» **Exercise goal**: Copy down all of the data underneath, exactly as shown.

## start Data

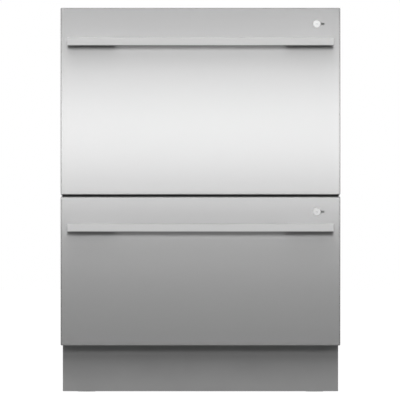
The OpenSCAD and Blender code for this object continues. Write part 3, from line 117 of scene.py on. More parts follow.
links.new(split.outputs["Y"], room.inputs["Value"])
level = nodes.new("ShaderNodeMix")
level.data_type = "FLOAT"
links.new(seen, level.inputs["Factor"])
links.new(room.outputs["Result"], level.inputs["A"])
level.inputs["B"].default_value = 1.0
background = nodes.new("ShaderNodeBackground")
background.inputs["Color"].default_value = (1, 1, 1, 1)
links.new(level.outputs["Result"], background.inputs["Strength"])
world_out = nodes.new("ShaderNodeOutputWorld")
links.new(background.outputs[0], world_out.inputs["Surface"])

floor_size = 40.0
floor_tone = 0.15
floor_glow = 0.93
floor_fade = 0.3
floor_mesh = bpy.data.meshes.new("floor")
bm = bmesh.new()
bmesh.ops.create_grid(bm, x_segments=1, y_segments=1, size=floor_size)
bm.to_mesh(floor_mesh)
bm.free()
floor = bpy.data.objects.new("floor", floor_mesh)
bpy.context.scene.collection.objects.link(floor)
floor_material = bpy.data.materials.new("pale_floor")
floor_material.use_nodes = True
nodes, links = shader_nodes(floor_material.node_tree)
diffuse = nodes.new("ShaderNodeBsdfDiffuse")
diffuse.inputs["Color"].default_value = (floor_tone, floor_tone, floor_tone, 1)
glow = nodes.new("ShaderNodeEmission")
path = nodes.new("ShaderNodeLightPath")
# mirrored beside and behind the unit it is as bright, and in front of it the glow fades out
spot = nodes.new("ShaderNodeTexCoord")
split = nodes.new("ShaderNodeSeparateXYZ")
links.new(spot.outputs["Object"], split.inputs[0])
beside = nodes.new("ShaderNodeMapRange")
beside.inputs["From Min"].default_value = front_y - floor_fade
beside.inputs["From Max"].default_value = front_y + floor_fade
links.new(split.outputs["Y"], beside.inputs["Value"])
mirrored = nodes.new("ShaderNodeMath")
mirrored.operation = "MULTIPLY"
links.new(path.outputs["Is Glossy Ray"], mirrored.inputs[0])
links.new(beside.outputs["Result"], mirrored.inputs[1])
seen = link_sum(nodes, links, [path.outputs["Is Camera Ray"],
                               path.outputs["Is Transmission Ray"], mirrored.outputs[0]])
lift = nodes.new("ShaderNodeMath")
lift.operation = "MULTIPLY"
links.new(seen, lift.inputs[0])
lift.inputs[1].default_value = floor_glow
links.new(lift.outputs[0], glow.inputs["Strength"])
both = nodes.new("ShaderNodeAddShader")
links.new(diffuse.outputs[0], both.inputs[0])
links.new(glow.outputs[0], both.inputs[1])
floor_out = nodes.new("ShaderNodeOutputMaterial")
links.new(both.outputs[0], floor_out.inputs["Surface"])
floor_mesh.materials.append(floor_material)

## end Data

» **Full response**:
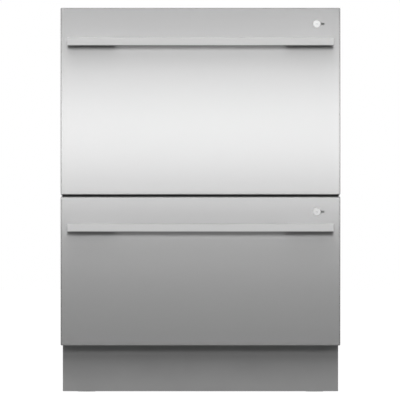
The OpenSCAD and Blender code for this object continues. Write part 3, from line 117 of scene.py on. More parts follow.
links.new(split.outputs["Y"], room.inputs["Value"])
level = nodes.new("ShaderNodeMix")
level.data_type = "FLOAT"
links.new(seen, level.inputs["Factor"])
links.new(room.outputs["Result"], level.inputs["A"])
level.inputs["B"].default_value = 1.0
background = nodes.new("ShaderNodeBackground")
background.inputs["Color"].default_value = (1, 1, 1, 1)
links.new(level.outputs["Result"], background.inputs["Strength"])
world_out = nodes.new("ShaderNodeOutputWorld")
links.new(background.outputs[0], world_out.inputs["Surface"])

floor_size = 40.0
floor_tone = 0.15
floor_glow = 0.93
floor_fade = 0.3
floor_mesh = bpy.data.meshes.new("floor")
bm = bmesh.new()
bmesh.ops.create_grid(bm, x_segments=1, y_segments=1, size=floor_size)
bm.to_mesh(floor_mesh)
bm.free()
floor = bpy.data.objects.new("floor", floor_mesh)
bpy.context.scene.collection.objects.link(floor)
floor_material = bpy.data.materials.new("pale_floor")
floor_material.use_nodes = True
nodes, links = shader_nodes(floor_material.node_tree)
diffuse = nodes.new("ShaderNodeBsdfDiffuse")
diffuse.inputs["Color"].default_value = (floor_tone, floor_tone, floor_tone, 1)
glow = nodes.new("ShaderNodeEmission")
path = nodes.new("ShaderNodeLightPath")
# mirrored beside and behind the unit it is as bright, and in front of it the glow fades out
spot = nodes.new("ShaderNodeTexCoord")
split = nodes.new("ShaderNodeSeparateXYZ")
links.new(spot.outputs["Object"], split.inputs[0])
beside = nodes.new("ShaderNodeMapRange")
beside.inputs["From Min"].default_value = front_y - floor_fade
beside.inputs["From Max"].default_value = front_y + floor_fade
links.new(split.outputs["Y"], beside.inputs["Value"])
mirrored = nodes.new("ShaderNodeMath")
mirrored.operation = "MULTIPLY"
links.new(path.outputs["Is Glossy Ray"], mirrored.inputs[0])
links.new(beside.outputs["Result"], mirrored.inputs[1])
seen = link_sum(nodes, links, [path.outputs["Is Camera Ray"],
                               path.outputs["Is Transmission Ray"], mirrored.outputs[0]])
lift = nodes.new("ShaderNodeMath")
lift.operation = "MULTIPLY"
links.new(seen, lift.inputs[0])
lift.inputs[1].default_value = floor_glow
links.new(lift.outputs[0], glow.inputs["Strength"])
both = nodes.new("ShaderNodeAddShader")
links.new(diffuse.outputs[0], both.inputs[0])
links.new(glow.outputs[0], both.inputs[1])
floor_out = nodes.new("ShaderNodeOutputMaterial")
links.new(both.outputs[0], floor_out.inputs["Surface"])
floor_mesh.materials.append(floor_material)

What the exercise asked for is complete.